In a way, the Kampuchea relief programme with its brave but naïve determination to go out on an NGO limb, not walk in step with donor governments and the international community, marked a watershed between the old Oxfam and the new, corporate, professionalised Oxfam, that emerged in the 1980s and 1990s. For all her criticisms of that programme, Tigger definitely preferred the old Oxfam. She thought the new Oxfam lacked heart.

Tigger belonged to a generation of Oxfam people for whom the organisation and its mission represented, often unexpectedly, a vocation. To adopt its creed was a life-shaping assertion of values previously unknown or only glimpsed through a glass darkly. She said in a recent interview: "Oxfam was enormously important in my life. It changed my perspectives on all sorts of issues. I think I was very naïve beforehand, I had a different set of values. Suddenly, I felt I had found a job in which I could do something really worthwhile. I look back on my time at Oxfam as one of the best times in my life." She knew she would never have had that opportunity today. As a long-time trustee of Afghan Aid, she saw how today's applicants to development NGOs need extensive credentials and academic degrees - none of which she had. "They are working much more according to theory, and much more at a distance, often with bigger schemes. They have been moving more into development, moving further towards changing politics, changing ideas, and away from the simple and straightforward." she said. One thing she regretted was the attenuated links between theory and practical action, wondering how well familiarity with concepts and objectives actually translates into antidotes to suffering on the ground.

As her Oxfam life wound down, Tigger re-married (her third husband Donald Ramsay-Brown died a few years ago) and lived happily in Woodstock. Her daughter Gael gave a wonderful 90th birthday party for her in the India Room at Blenheim Palace. Her nephew Gavin has a professional career in development, serving in DfID, which pleased her greatly. She last travelled to India just a few years ago, visiting her frontline-against-poverty Oxfam friends Stan and Mari Thekaekara, among many other close, long-term associates. She had many friends and relations who were somehow connected into a very large web in which the Indian sub-continent and support for humanity were interwoven.

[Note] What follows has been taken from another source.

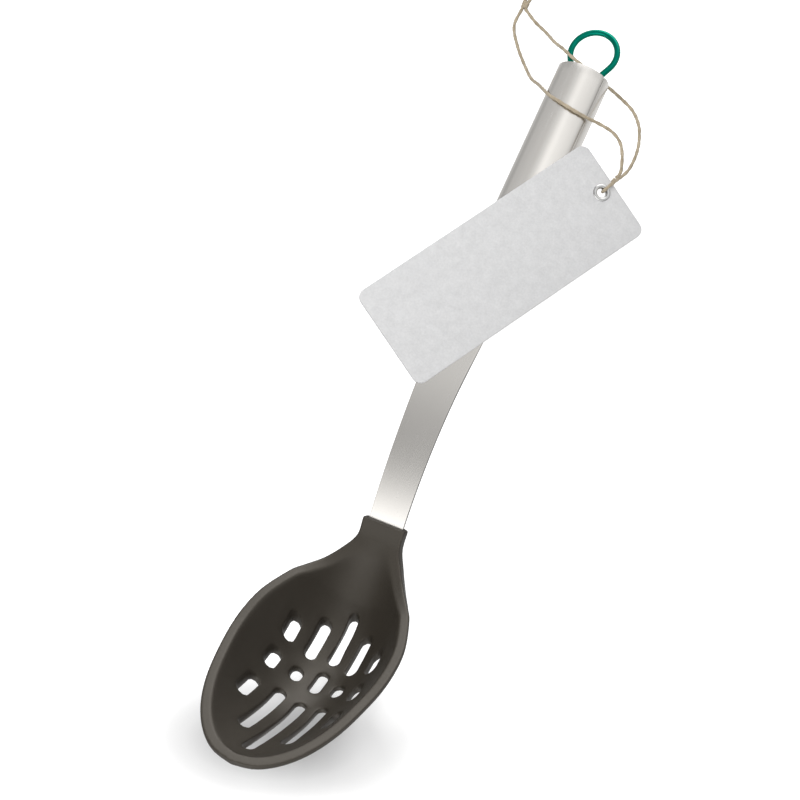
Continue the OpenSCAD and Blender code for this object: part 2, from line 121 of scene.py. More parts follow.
# Sizes of the tag and its eyelet, and how the tag lies on the handle
TAG_L = 120.8
TAG_W = 45.9
TAG_T = 1.4
TAG_CORNER_R = 4.0
TAG_GAP = 0.3
TAG_TURN = 30.2
TAG_ROLL = 27.0
TAG_X = -0.2
TAG_Y = 95.8
EYELET_X = -1.2
EYELET_INSET = 6.5
EYELET_BORE_R = 2.1
EYELET_R = 3.8
EYELET_T = 0.4
EYELET_FLANGE = 0.62
EYELET_ROLL = 0.4
EYELET_ROLL_R = 3.3
EYELET_CLEAR = 0.05
WASHER_SLOPE_W = 0.5

# The twine's thickness, its strands' lengths, and its routes
TWINE_D = 1.4
EYELET_ROUTE_TURN = 8.0
EYELET_ROUTE = [
    (0.4, 9.7, 0.95), (0.3, 8, 1.7), (0.2, 6.2, 2.35), (0, 4.3, 2.6), (0, 2.5, 2.45),
    (0, 1.15, 0.4), (0, 2.5, -1.6), (0, 4.5, -1.65), (-0.2, 6.5, -1.3), (-0.4, 8.2, -1.1),
    (-0.5, 9.7, -0.95)]
OVER_HANDLE_ROUTE = [
    (31.3, 112.5, 10.5), (31.5, 113.8, 9.5), (31.8, 115.9, 9.6), (31.2, 118.4, 9.9),
    (29.7, 123, 11), (27, 127.4, 12.2), (22.4, 130.3, 13.5), (16, 131.4, 15.4),
    (11, 130.8, 20), (5.7, 130.7, 24.6), (-1, 132.1, 25.6), (-7.5, 134.5, 23.1),
    (-12.7, 138.1, 17.6), (-17.7, 141.7, 11.4), (-23.9, 145.5, 5.3), (-30.1, 151.3, 1.2),
    (-37.5, 159.5, 0.9), (-43, 168.4, 0.9), (-42.7, 177.3, 1.3)]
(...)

Tigger remained until the last an Oxfam stalwart of the old school. Her always elegant and good-looking self, poised, hospitable, delighted to see old friends and talk about Oxfam past and present, never lost its touch of impish determination, its frisson of steel, when the organisation she most cherished on earth did not come up to her version of scratch. Those of us who worked with her, and knew her through and beyond her Oxfam days, will miss that extraordinarily demanding and enriching personality, that sense of fun, energy and commitment, and that concern for those in poverty that informed her outlook until the end.

Maggie Black, Oxford 8 December 2016.